If you succeed on the check, you take falling damage as if you had dropped 10 fewer feet than you actually did.
None. A Athletics check is included in your movement, so it is part of a move action. If you run out of movement mid-jump, your next action (either on this turn or, if necessary, on your next turn) must be a move action to complete the jump.
Effects that increase your movement also increase your jumping distance, since your check is modified by your speed.
A halfling has a +2 racial bonus on Athletics checks because halflings are agile and athletic.
- If you have 5 or more ranks in Acrobatics, you get a +2 bonus on Athletics checks.
- If you have 5 or more ranks in Athletics, you get a +2 bonus on Acrobatics checks.
Make an Athletics check once per round while you are in the water. Success means you may swim at up to one-half your speed (as a full-round action) or at one-quarter your speed (as a move action). If you fail by 4 or less, you make no progress through the water. If you fail by 5 or more, you go underwater.

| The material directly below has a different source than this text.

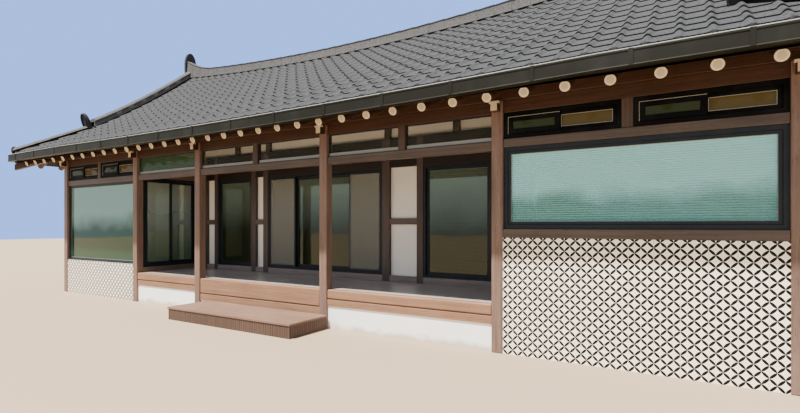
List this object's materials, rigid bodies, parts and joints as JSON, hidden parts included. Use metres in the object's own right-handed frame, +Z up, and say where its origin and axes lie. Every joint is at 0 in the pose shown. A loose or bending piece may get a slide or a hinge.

If you are underwater, either because you failed an Athletics check or because you are swimming underwater intentionally, you must hold your breath. You can hold your breath for a number of rounds equal to twice your Constitution score, but only if you do nothing other than take move actions or free actions. If you take a standard action or a full-round action (such as making an attack), the remainder of the duration for which you can hold your breath is reduced by 1 round. (Effectively, a character in combat can hold his or her breath only half as long as normal.) After that period of time, you must make a DC 10 Constitution check every round to continue holding your breath. Each round, the DC for that check increases by 1. If you fail the Constitution check, you begin to drown.
The DC for the Swim check depends on the water, as given on the table below.
Each hour that you swim, you must make a DC 20 Swim check or take 1d6 points of nonlethal damage from fatigue.
Athletics checks for swimming are subject to double the normal armor check penalty and encumbrance penalty.